The nine lepers had faith to seek help from Jesus, but the Samaritan leper had a deeper
faith in expressing thanks. The nine lepers were healed; the Samaritan leper was healed
and saved. These two aspects could be challenging to many of us. We might have faith that only
seeks help from God. Jesus challenges us to go beyond. Let us briefly look at the two
types of faith: The faith that seeks help is problem-focused. It could be an expression
of being self-absorbed. We might continue to ask for the wrong things, and when we are
not given we feel sad about it. On the other hand, the grateful-faith is positive. It is
an expression of going beyond our selves. The grateful faith can motivate us to show
gratitude for all that we receive – both good and bad. Today what we feel is not a
blessing may prove to be a blessing tomorrow. Modern day research confirms the positive
effects of gratitude on general wellbeing and happiness. I suggest four ways in which
we can express gratitude. 1. Can we spend quality time every day in expressing our gratitude
to God.
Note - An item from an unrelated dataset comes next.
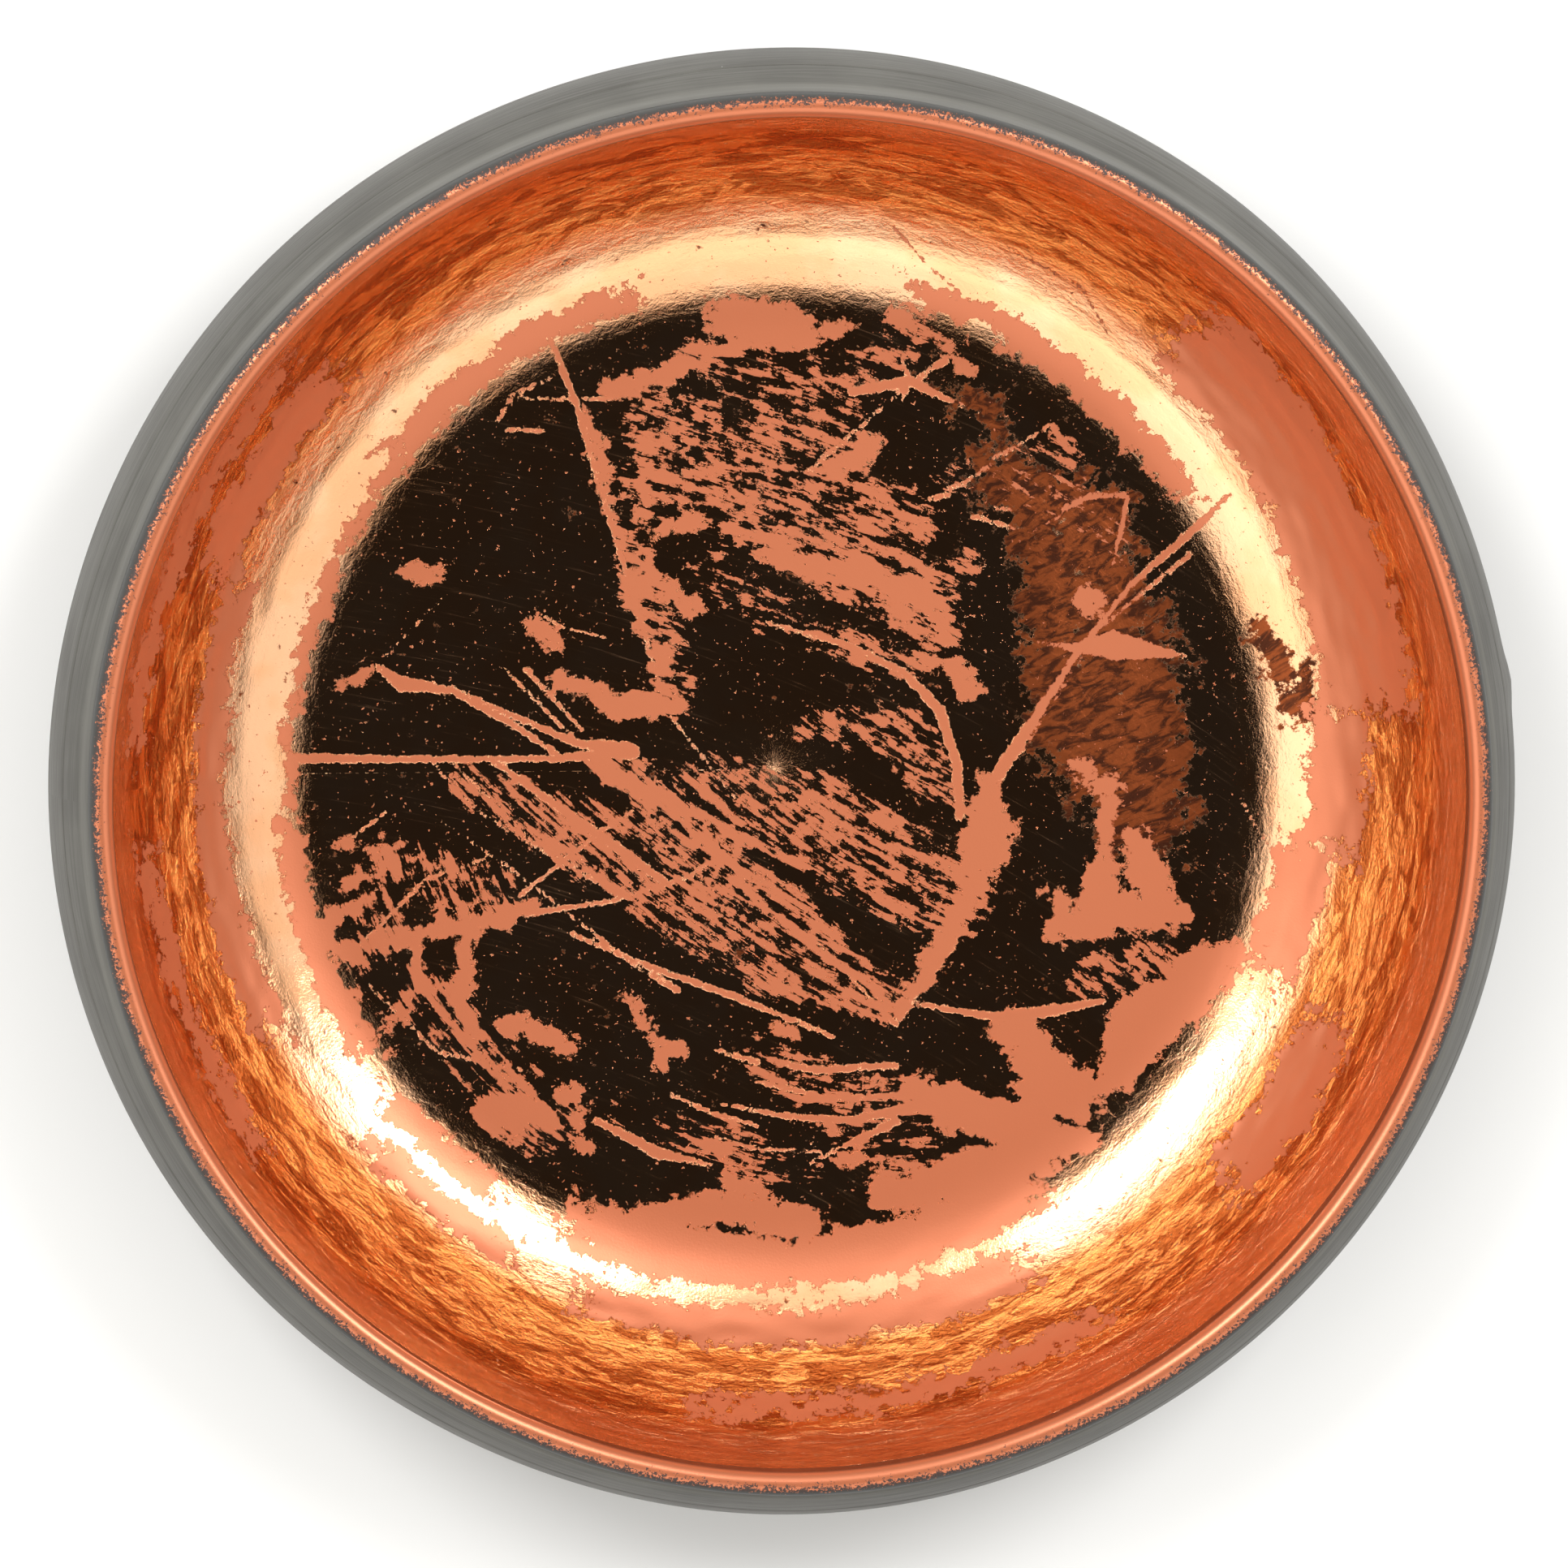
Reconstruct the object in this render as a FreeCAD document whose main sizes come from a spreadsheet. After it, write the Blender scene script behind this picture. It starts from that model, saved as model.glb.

Also specifically pointing out the different situations where God came to our
aid during the day. 2. Are there people who have played an important role in your life,
and you have not expressed your gratitude to them explicitly? Why not write a letter
of gratitude to them? Research by psychologists has found that people who wrote a gratitude
letter to someone they had never properly thanked were happier than those who hadn’t.
. 3. Keep a gratitude journal. At the end of each day, or even once a week, think of
writing three things that went well for you that day or week. Again research has proved
that those who kept gratitude journals enjoyed better emotional health compared to those
who didn’t keep. 4. Say ‘thank you’ on a regular basis during the day. THANK YOU for listening to me!